Does moving abroad mean I should transfer my UK pension?
No. Moving abroad does not automatically mean you should transfer a UK pension. It means the pension should be reviewed in light of your residency, tax position, retirement plans, currency needs, and beneficiary objectives. Some UK pensions remain suitable for expats. Others may need restructuring. The decision should be based on evidence, not the fact of living overseas.
Is transferring to a SIPP the same as moving a pension overseas?
No. A SIPP is usually a UK-registered pension, even where it is designed for internationally mobile clients. Transferring into a SIPP is different from transferring to an overseas pension scheme such as a QROPS. Overseas pension transfers can involve different tax and regulatory considerations, including a possible 25% overseas transfer charge depending on the facts.
What should be checked before transferring a UK pension?

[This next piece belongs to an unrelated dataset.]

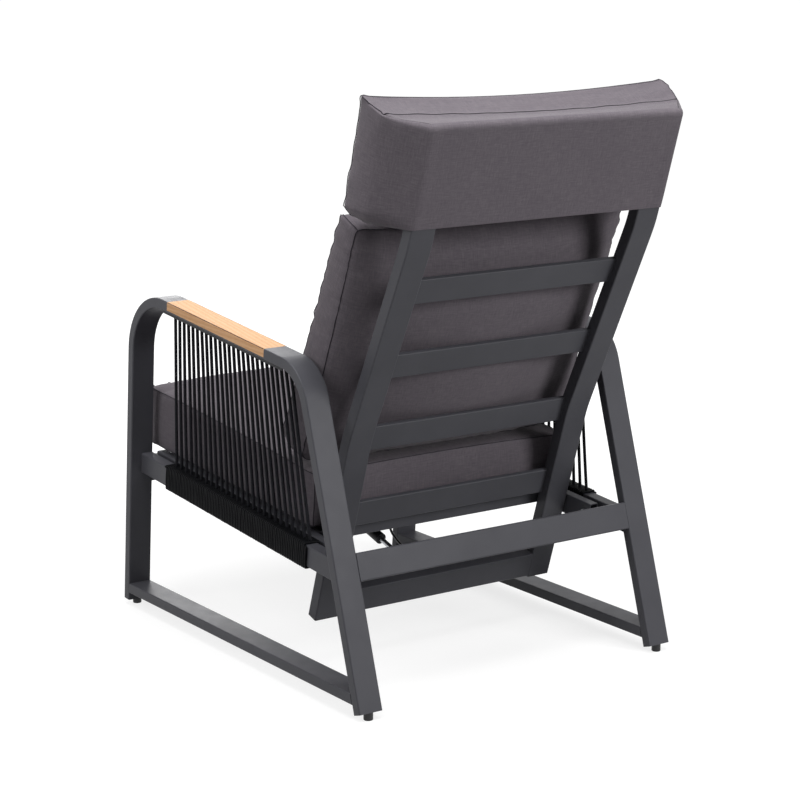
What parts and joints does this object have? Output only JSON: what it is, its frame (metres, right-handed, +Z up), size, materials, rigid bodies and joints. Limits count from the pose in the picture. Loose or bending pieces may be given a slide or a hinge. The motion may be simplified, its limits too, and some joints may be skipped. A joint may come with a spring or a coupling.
{
  "type": "reclining garden armchair",
  "caption": "Garden armchair with looped tube sides, teak arm pads, rope side panels, box cushions and a slatted back that reclines on a lockable gas spring.",
  "frame": {"origin": "centre of the chair's bounding box on the floor, back upright", "axes": "+X to the sitter's left, +Y to the rear, +Z up; the sitter faces -Y"},
  "size_m": [0.7, 0.9372, 1.0665],
  "materials": {
    "frame_paint": "matt anthracite powder coat",
    "teak": "oiled, fine straight grain",
    "rope": "braided, matt",
    "cushion_cloth": "woven, matt",
    "black_plastic": "matt",
    "cable_sheath": "satin",
    "bright_steel": "satin",
    "black_steel": "satin black"
  },
  "bodies": {
    "base": {"arm_pad_left": "teak", "arm_pad_right": "teak", "cable_hanger": "black_steel", "floor_rail_left": "frame_paint", "floor_rail_right": "frame_paint", "front_crossbar": "frame_paint", "front_ferrule": "bright_steel", "front_pins": "bright_steel", "glides": "black_plastic", "lever_bracket": "black_steel", "pivot_bolts": "bright_steel", "pivot_washers": "black_plastic", "rear_crossbar": "frame_paint", "release_cable": "cable_sheath", "rope_bar_left": "frame_paint", "rope_bar_right": "frame_paint", "rope_strands_left": "rope", "rope_strands_right": "rope", "rope_wrap_left": "rope", "rope_wrap_right": "rope", "seat_bolts": "bright_steel", "seat_cushion": "cushion_cloth", "seat_side_left": "frame_paint", "seat_side_right": "frame_paint", "seat_slat_1": "frame_paint", "seat_slat_2": "frame_paint", "seat_slat_3": "frame_paint", "seat_slat_4": "frame_paint", "seat_slat_5": "frame_paint", "seat_slat_6": "frame_paint", "seat_slat_7": "frame_paint", "seat_spacers": "frame_paint", "side_loop_left": "frame_paint", "side_loop_right": "frame_paint", "side_rail_left": "frame_paint", "side_rail_right": "frame_paint", "spring_front_bracket": "black_steel"},
    "back": {"back_cushion": "cushion_cloth", "back_lower_bar": "frame_paint", "back_slat_1": "frame_paint", "back_slat_2": "frame_paint", "back_slat_3": "frame_paint", "back_slat_4": "frame_paint", "back_slat_5": "frame_paint", "back_stile_left": "frame_paint", "back_stile_right": "frame_paint", "back_top_bar": "frame_paint", "headrest_hood": "cushion_cloth", "stile_end_plugs": "black_plastic", "pivot_bushes": "bright_steel", "spring_rear_bracket": "black_steel", "spring_rear_pin": "bright_steel"},
    "gas_cylinder": {"gas_cylinder": "black_steel", "cylinder_eye": "black_steel"},
    "gas_rod": {"gas_rod": "bright_steel", "release_head": "black_steel", "cable_stop": "black_steel", "rear_ferrule": "bright_steel"},
    "release_arm": {"release_arm": "bright_steel"},
    "release_lever": {"release_lever": "black_steel"}
  },
  "joints": [
    {"name": "back_recline", "type": "hinge", "parent": "base", "child": "back", "pos_m": [0, 0.14837, 0.24886], "axis": [-1, 0, 0], "range_deg": [0, 25], "deforming": ["release_cable"]},
    {"name": "cylinder_swing", "type": "hinge", "parent": "base", "child": "gas_cylinder", "pos_m": [0, -0.40221, 0.26511], "axis": [1, 0, 0], "range_deg": [0, 4]},
    {"name": "rod_slide", "type": "slide", "parent": "gas_cylinder", "child": "gas_rod", "axis": [0, -0.9615, 0.2749], "range_m": [0, 0.054]},
    {"name": "release_arm_turn", "type": "hinge", "parent": "gas_rod", "child": "release_arm", "pos_m": [0, 0.05998, 0.14022], "axis": [-1, 0, 0], "range_deg": [0, 9]},
    {"name": "lever_pull", "type": "hinge", "parent": "base", "child": "release_lever", "pos_m": [-0.205, -0.40271, 0.25913], "axis": [-1, 0, 0], "range_deg": [0, 12], "stiffness_Nm_per_rad": 1.2, "springref_deg": -11.46, "deforming": ["release_cable"]}
  ],
  "couplings": [
    {"joint": "cylinder_swing", "follows": "back_recline", "ratio": 0.1518},
    {"joint": "rod_slide", "follows": "back_recline", "m_per_rad": 0.12086},
    {"joint": "release_arm_turn", "follows": "lever_pull", "ratio": 0.7}
  ]
}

Before transferring, check scheme type, protected benefits, guarantees, safeguarded benefits, charges, performance, investment strategy, lifestyling, drawdown options, overseas payment capability, tax treatment, beneficiary nominations, death benefit rules, currency exposure and the quality of the proposed destination. The review should also consider whether the transfer improves the wider retirement plan.

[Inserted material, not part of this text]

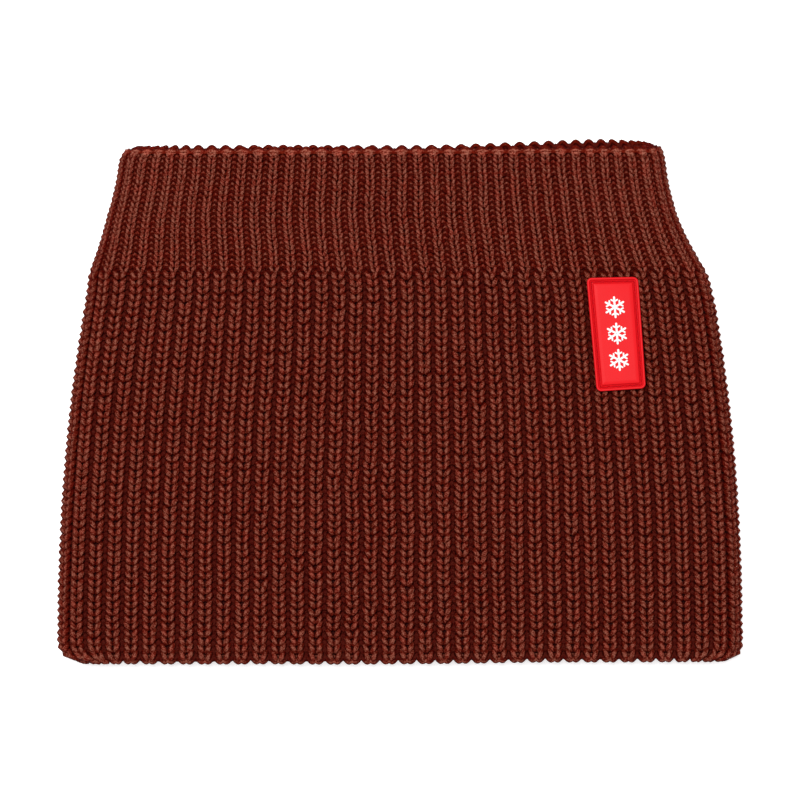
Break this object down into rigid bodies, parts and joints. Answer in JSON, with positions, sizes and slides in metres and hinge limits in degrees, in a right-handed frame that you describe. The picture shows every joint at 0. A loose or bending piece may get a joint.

Can a pension transfer help with drawdown abroad?
Yes, a transfer can help if the existing pension cannot properly support flexible drawdown, overseas payments, or non-resident administration. However, the destination must also be tested. A transfer only helps if the new structure genuinely supports the expat's income strategy, tax position, and currency needs.
What is the biggest risk of transferring a UK pension as an expat?
The biggest risk is moving a pension before understanding what may be lost. That can include protected benefits, guarantees, low charges, suitable investments or valuable scheme features. Another risk is transferring into a structure that looks more flexible but does not genuinely improve the retirement plan. A transfer should be based on evidence, not assumption.